[Start]

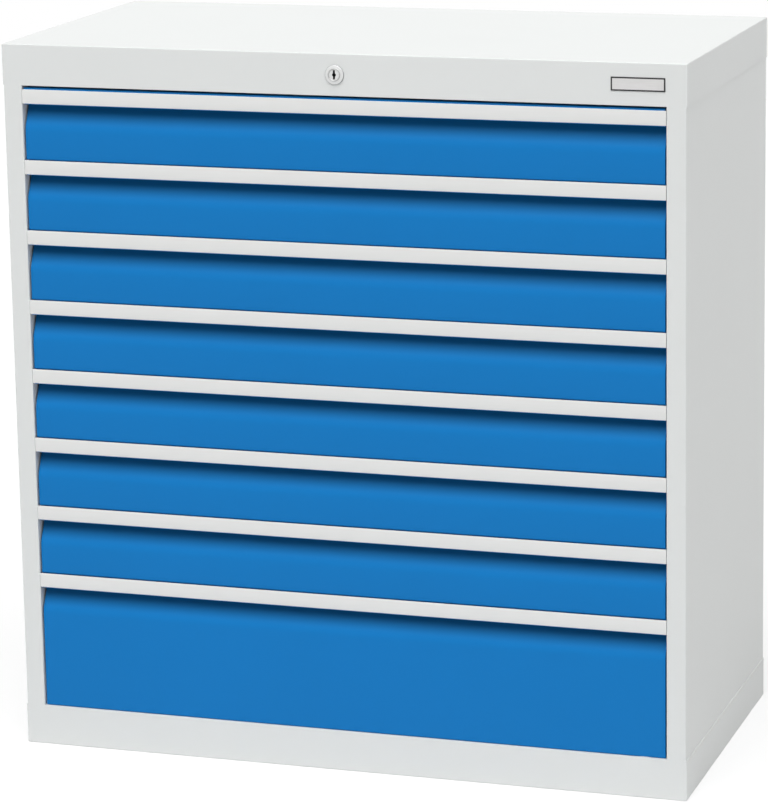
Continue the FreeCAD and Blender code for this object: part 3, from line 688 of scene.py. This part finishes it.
def makeNameplate():
    # rounded rectangles inside each other at their own depths: edge, border, step and bare field
    levels = [
        (0, plateHigh.y),
        (0, plateLow.y + plate["edge"]),
        (plate["edge"], plateLow.y),
        (plate["border"] - plate["edge"], plateLow.y),
        (plate["border"], plateLow.y + plate["relief"]),
    ]
    rings = []
    for inset, y in levels:
        corner = max(plate["corner"] - inset, plate["innerCorner"])
        ring = roundedRectangle(plateHalf.x - inset, plateHalf.z - inset, corner)
        rings.append(np.insert(ring, 1, y, axis=1))
    points = np.stack(rings) + np.array([plateCentre.x, 0, plateCentre.z])
    count = points.shape[1]
    faces = gridFaces(len(levels), count, False, True)
    faces += [list(range(count)), list(range((len(levels) - 1) * count, len(levels) * count))]
    shells = [(points.reshape(-1, 3), faces)]
    makePiece("nameplateBare", shells, "plate_aluminium", "housing", "nameplate")


rivet = {
    "head": 0.004,          # radii
    "shank": 0.002,
    "pin": 0.0011,
    "pinEdge": 0.0001,
    "pinSunk": 0.0003,
    "rise": 0.001,
    "first": 0.130,         # heights of the first one and from one to the next
    "pitch": 0.160,
    "perSide": 6,
    "steps": 28,
    "domeSteps": 7,
}


def makeRivets():
    # a domed head that falls as a quarter ellipse, with the drawn pin's end sunk in its middle
    low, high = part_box("back_panel_rivets")
    sweep = np.linspace(np.pi / 2, 0, rivet["domeSteps"])
    pin, shank, seat = rivet["pin"], rivet["shank"], high.y - rivet["rise"]
    crown = pin + rivet["pinEdge"]
    dome = np.stack([
        crown + (rivet["head"] - crown) * np.cos(sweep),
        seat + rivet["rise"] * np.sin(sweep),
    ], axis=1)
    profile = np.concatenate([
        [(0, high.y - rivet["pinSunk"]), (pin, high.y - rivet["pinSunk"])],
        dome,
        [(shank, seat), (shank, low.y), (0, low.y)],
    ])
    reach = high.x - rivet["head"]
    heights = rivet["first"] + rivet["pitch"] * np.arange(rivet["perSide"])
    x, z = np.meshgrid([-reach, reach], heights)
    centres = np.stack([x.ravel(), 0 * x.ravel(), z.ravel()], axis=1)
    shells = [revolved(profile, centres, rivet["steps"], False)]
    makePiece("rivetHeads", shells, "rivet_steel", "housing", "back_panel_rivets")


makeNameplate()
makeRivets()
print("nameplate and rivets made")


# stage, light and camera

studio = {
    "keyStrength": 1.25,     # in units at which a white face turned to the lamp renders white
    "keyFrom": (0.05, -0.40, 0.92),
    "keySoftness": 60,
    "sideStrength": 0.012,
    "sideFrom": (1.0, -0.15, 0.35),
    "sideSoftness": 40,
    "skyAll": 0.05,
    "skyBehind": 0.5,
    "skyBandTop": (0.7, 0.2),       # the band behind fades out from the second height to the first
    "skyBandFront": (-0.6, 0.4),
    "skyBelow": 1.2,         # as if the floor went on beyond its edge
    "floorWhite": 0.77,
    "floorShadow": 0.35,
    "floorShadowed": 0.9,
    "floorReach": 6,
    "floorDrop": 0.0003,
}


def seenDirectly(finish):
    # 1 for what the camera, mirrors and glass see, 0 for what lights the object
    path = finish.add("LightPath", {}, {}, "Is Camera Ray").socket.node
    kinds = ("Camera", "Glossy", "Transmission")
    rays = [Wire(finish, path.outputs[f"Is {kind} Ray"]) for kind in kinds]
    seen = rays[0] + rays[1] + rays[2]
    seen.socket.node.use_clamp = True
    return seen


def makeWorld():
    # white where it is seen; as light it is a band above the horizon, all round but in front,
    # and a bright half below it
    sky = Finish(bpy.data.worlds.new("studioSky"))
    direction = sky.add("TexCoord", {}, {}, "Generated")
    y, z = sky.parts(direction)[1:]
    band = sky.between(z, *studio["skyBandTop"]) * sky.between(y, *studio["skyBandFront"])
    below = z < 0
    level = studio["skyAll"] + studio["skyBehind"] * band * (1 - below) + studio["skyBelow"] * below
    light = sky.add("Background", {}, {"Color": sky.tinted((1, 1, 1), level), "Strength": 1.0})
    white = sky.add("Background", {}, {"Color": (1, 1, 1), "Strength": 1.0})
    both = sky.add("MixShader", {}, {0: seenDirectly(sky), 1: light, 2: white})
    bpy.context.scene.world = sky.ending(both, "OutputWorld")


def makeFloor():
    # a white floor with a soft shadow, which throws the lamps' light back up
    floor = Finish(bpy.data.materials.new("studioFloor"))
    white = floor.add("Emission", {}, {"Color": (1, 1, 1), "Strength": 1.0})
    matt = floor.add("BsdfDiffuse", {}, {"Color": (studio["floorShadowed"],) * 3})
    bounce = floor.add("BsdfDiffuse", {}, {"Color": (studio["floorWhite"],) * 3})
    shown = floor.add("MixShader", {}, {0: studio["floorShadow"], 1: white, 2: matt})
    floor.ending(floor.add("MixShader", {}, {0: seenDirectly(floor), 1: bounce, 2: shown}))
    reach, z = studio["floorReach"], -studio["floorDrop"]
    points = [(-reach, -reach, z), (reach, -reach, z), (reach, reach, z), (-reach, reach, z)]
    mesh = bpy.data.meshes.new("studioFloor")
    mesh.from_pydata(points, [], [(0, 1, 2, 3)])
    mesh.materials.append(floor.owner)
    sheet = bpy.data.objects.new("studioFloor", mesh)
    bpy.context.scene.collection.objects.link(sheet)


def makeSun(name):
    lamp = bpy.data.lights.new(name + "Sun", "SUN")
    lamp.energy = studio[name + "Strength"] * math.pi
    lamp.angle = math.radians(studio[name + "Softness"])
    sun = bpy.data.objects.new(name + "Sun", lamp)
    sun.rotation_mode = "QUATERNION"
    sun.rotation_quaternion = Vector(studio[name + "From"]).to_track_quat("Z", "Y")
    bpy.context.scene.collection.objects.link(sun)


camera = {
    "place": (1.5952, -4.8499, 1.6916),
    "forward": (-0.2943, 0.9325, -0.2094),
    "up": (-0.0498, 0.2039, 0.9777),
    "lens": 162.40,
    "sensor": 36,
    "shift": (-0.0672, -0.1020),
    "clip": (0.1, 40),
}


def makeCamera():
    view = bpy.data.cameras.new("photoView")
    view.lens = camera["lens"]
    view.sensor_width = camera["sensor"]
    view.shift_x, view.shift_y = camera["shift"]
    view.clip_start, view.clip_end = camera["clip"]
    forward = Vector(camera["forward"]).normalized()
    right = forward.cross(Vector(camera["up"])).normalized()
    up = right.cross(forward)
    turned = Matrix((right, up, -forward)).transposed()
    seat = bpy.data.objects.new("photoView", view)
    seat.rotation_mode = "QUATERNION"
    seat.rotation_quaternion = turned.to_quaternion()
    seat.location = camera["place"]
    bpy.context.scene.collection.objects.link(seat)
    bpy.context.scene.camera = seat


makeWorld()
makeFloor()
makeSun("key")
makeSun("side")
makeCamera()
bpy.context.scene.view_settings.view_transform = "Standard"
print("stage, lights and camera ready")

[End]

• Exercise details
Extract all of the data above without altering anything.

• Worked solution
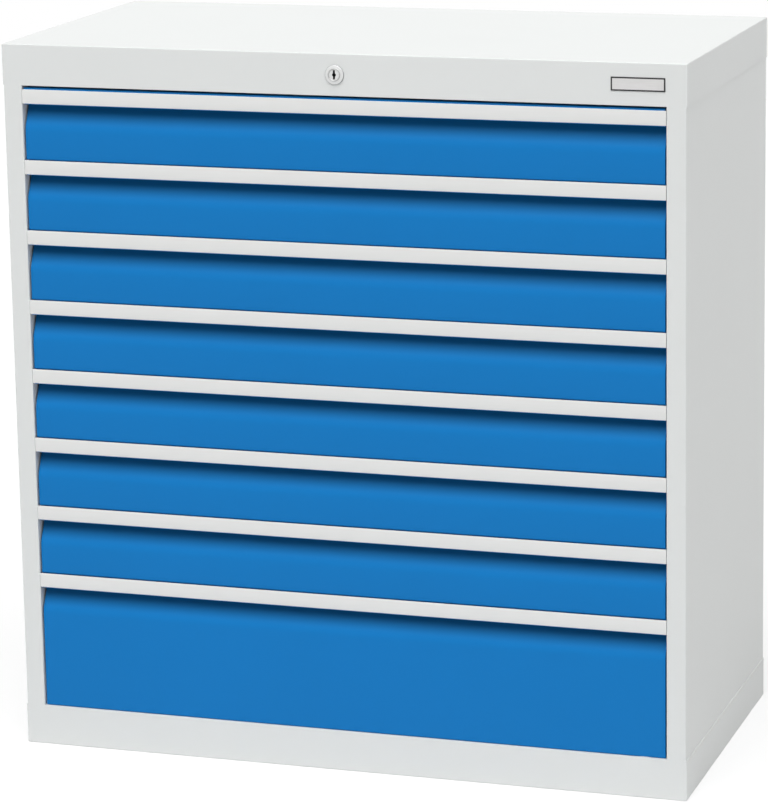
Continue the FreeCAD and Blender code for this object: part 3, from line 688 of scene.py. This part finishes it.
def makeNameplate():
    # rounded rectangles inside each other at their own depths: edge, border, step and bare field
    levels = [
        (0, plateHigh.y),
        (0, plateLow.y + plate["edge"]),
        (plate["edge"], plateLow.y),
        (plate["border"] - plate["edge"], plateLow.y),
        (plate["border"], plateLow.y + plate["relief"]),
    ]
    rings = []
    for inset, y in levels:
        corner = max(plate["corner"] - inset, plate["innerCorner"])
        ring = roundedRectangle(plateHalf.x - inset, plateHalf.z - inset, corner)
        rings.append(np.insert(ring, 1, y, axis=1))
    points = np.stack(rings) + np.array([plateCentre.x, 0, plateCentre.z])
    count = points.shape[1]
    faces = gridFaces(len(levels), count, False, True)
    faces += [list(range(count)), list(range((len(levels) - 1) * count, len(levels) * count))]
    shells = [(points.reshape(-1, 3), faces)]
    makePiece("nameplateBare", shells, "plate_aluminium", "housing", "nameplate")


rivet = {
    "head": 0.004,          # radii
    "shank": 0.002,
    "pin": 0.0011,
    "pinEdge": 0.0001,
    "pinSunk": 0.0003,
    "rise": 0.001,
    "first": 0.130,         # heights of the first one and from one to the next
    "pitch": 0.160,
    "perSide": 6,
    "steps": 28,
    "domeSteps": 7,
}


def makeRivets():
    # a domed head that falls as a quarter ellipse, with the drawn pin's end sunk in its middle
    low, high = part_box("back_panel_rivets")
    sweep = np.linspace(np.pi / 2, 0, rivet["domeSteps"])
    pin, shank, seat = rivet["pin"], rivet["shank"], high.y - rivet["rise"]
    crown = pin + rivet["pinEdge"]
    dome = np.stack([
        crown + (rivet["head"] - crown) * np.cos(sweep),
        seat + rivet["rise"] * np.sin(sweep),
    ], axis=1)
    profile = np.concatenate([
        [(0, high.y - rivet["pinSunk"]), (pin, high.y - rivet["pinSunk"])],
        dome,
        [(shank, seat), (shank, low.y), (0, low.y)],
    ])
    reach = high.x - rivet["head"]
    heights = rivet["first"] + rivet["pitch"] * np.arange(rivet["perSide"])
    x, z = np.meshgrid([-reach, reach], heights)
    centres = np.stack([x.ravel(), 0 * x.ravel(), z.ravel()], axis=1)
    shells = [revolved(profile, centres, rivet["steps"], False)]
    makePiece("rivetHeads", shells, "rivet_steel", "housing", "back_panel_rivets")


makeNameplate()
makeRivets()
print("nameplate and rivets made")


# stage, light and camera

studio = {
    "keyStrength": 1.25,     # in units at which a white face turned to the lamp renders white
    "keyFrom": (0.05, -0.40, 0.92),
    "keySoftness": 60,
    "sideStrength": 0.012,
    "sideFrom": (1.0, -0.15, 0.35),
    "sideSoftness": 40,
    "skyAll": 0.05,
    "skyBehind": 0.5,
    "skyBandTop": (0.7, 0.2),       # the band behind fades out from the second height to the first
    "skyBandFront": (-0.6, 0.4),
    "skyBelow": 1.2,         # as if the floor went on beyond its edge
    "floorWhite": 0.77,
    "floorShadow": 0.35,
    "floorShadowed": 0.9,
    "floorReach": 6,
    "floorDrop": 0.0003,
}


def seenDirectly(finish):
    # 1 for what the camera, mirrors and glass see, 0 for what lights the object
    path = finish.add("LightPath", {}, {}, "Is Camera Ray").socket.node
    kinds = ("Camera", "Glossy", "Transmission")
    rays = [Wire(finish, path.outputs[f"Is {kind} Ray"]) for kind in kinds]
    seen = rays[0] + rays[1] + rays[2]
    seen.socket.node.use_clamp = True
    return seen


def makeWorld():
    # white where it is seen; as light it is a band above the horizon, all round but in front,
    # and a bright half below it
    sky = Finish(bpy.data.worlds.new("studioSky"))
    direction = sky.add("TexCoord", {}, {}, "Generated")
    y, z = sky.parts(direction)[1:]
    band = sky.between(z, *studio["skyBandTop"]) * sky.between(y, *studio["skyBandFront"])
    below = z < 0
    level = studio["skyAll"] + studio["skyBehind"] * band * (1 - below) + studio["skyBelow"] * below
    light = sky.add("Background", {}, {"Color": sky.tinted((1, 1, 1), level), "Strength": 1.0})
    white = sky.add("Background", {}, {"Color": (1, 1, 1), "Strength": 1.0})
    both = sky.add("MixShader", {}, {0: seenDirectly(sky), 1: light, 2: white})
    bpy.context.scene.world = sky.ending(both, "OutputWorld")


def makeFloor():
    # a white floor with a soft shadow, which throws the lamps' light back up
    floor = Finish(bpy.data.materials.new("studioFloor"))
    white = floor.add("Emission", {}, {"Color": (1, 1, 1), "Strength": 1.0})
    matt = floor.add("BsdfDiffuse", {}, {"Color": (studio["floorShadowed"],) * 3})
    bounce = floor.add("BsdfDiffuse", {}, {"Color": (studio["floorWhite"],) * 3})
    shown = floor.add("MixShader", {}, {0: studio["floorShadow"], 1: white, 2: matt})
    floor.ending(floor.add("MixShader", {}, {0: seenDirectly(floor), 1: bounce, 2: shown}))
    reach, z = studio["floorReach"], -studio["floorDrop"]
    points = [(-reach, -reach, z), (reach, -reach, z), (reach, reach, z), (-reach, reach, z)]
    mesh = bpy.data.meshes.new("studioFloor")
    mesh.from_pydata(points, [], [(0, 1, 2, 3)])
    mesh.materials.append(floor.owner)
    sheet = bpy.data.objects.new("studioFloor", mesh)
    bpy.context.scene.collection.objects.link(sheet)


def makeSun(name):
    lamp = bpy.data.lights.new(name + "Sun", "SUN")
    lamp.energy = studio[name + "Strength"] * math.pi
    lamp.angle = math.radians(studio[name + "Softness"])
    sun = bpy.data.objects.new(name + "Sun", lamp)
    sun.rotation_mode = "QUATERNION"
    sun.rotation_quaternion = Vector(studio[name + "From"]).to_track_quat("Z", "Y")
    bpy.context.scene.collection.objects.link(sun)


camera = {
    "place": (1.5952, -4.8499, 1.6916),
    "forward": (-0.2943, 0.9325, -0.2094),
    "up": (-0.0498, 0.2039, 0.9777),
    "lens": 162.40,
    "sensor": 36,
    "shift": (-0.0672, -0.1020),
    "clip": (0.1, 40),
}


def makeCamera():
    view = bpy.data.cameras.new("photoView")
    view.lens = camera["lens"]
    view.sensor_width = camera["sensor"]
    view.shift_x, view.shift_y = camera["shift"]
    view.clip_start, view.clip_end = camera["clip"]
    forward = Vector(camera["forward"]).normalized()
    right = forward.cross(Vector(camera["up"])).normalized()
    up = right.cross(forward)
    turned = Matrix((right, up, -forward)).transposed()
    seat = bpy.data.objects.new("photoView", view)
    seat.rotation_mode = "QUATERNION"
    seat.rotation_quaternion = turned.to_quaternion()
    seat.location = camera["place"]
    bpy.context.scene.collection.objects.link(seat)
    bpy.context.scene.camera = seat


makeWorld()
makeFloor()
makeSun("key")
makeSun("side")
makeCamera()
bpy.context.scene.view_settings.view_transform = "Standard"
print("stage, lights and camera ready")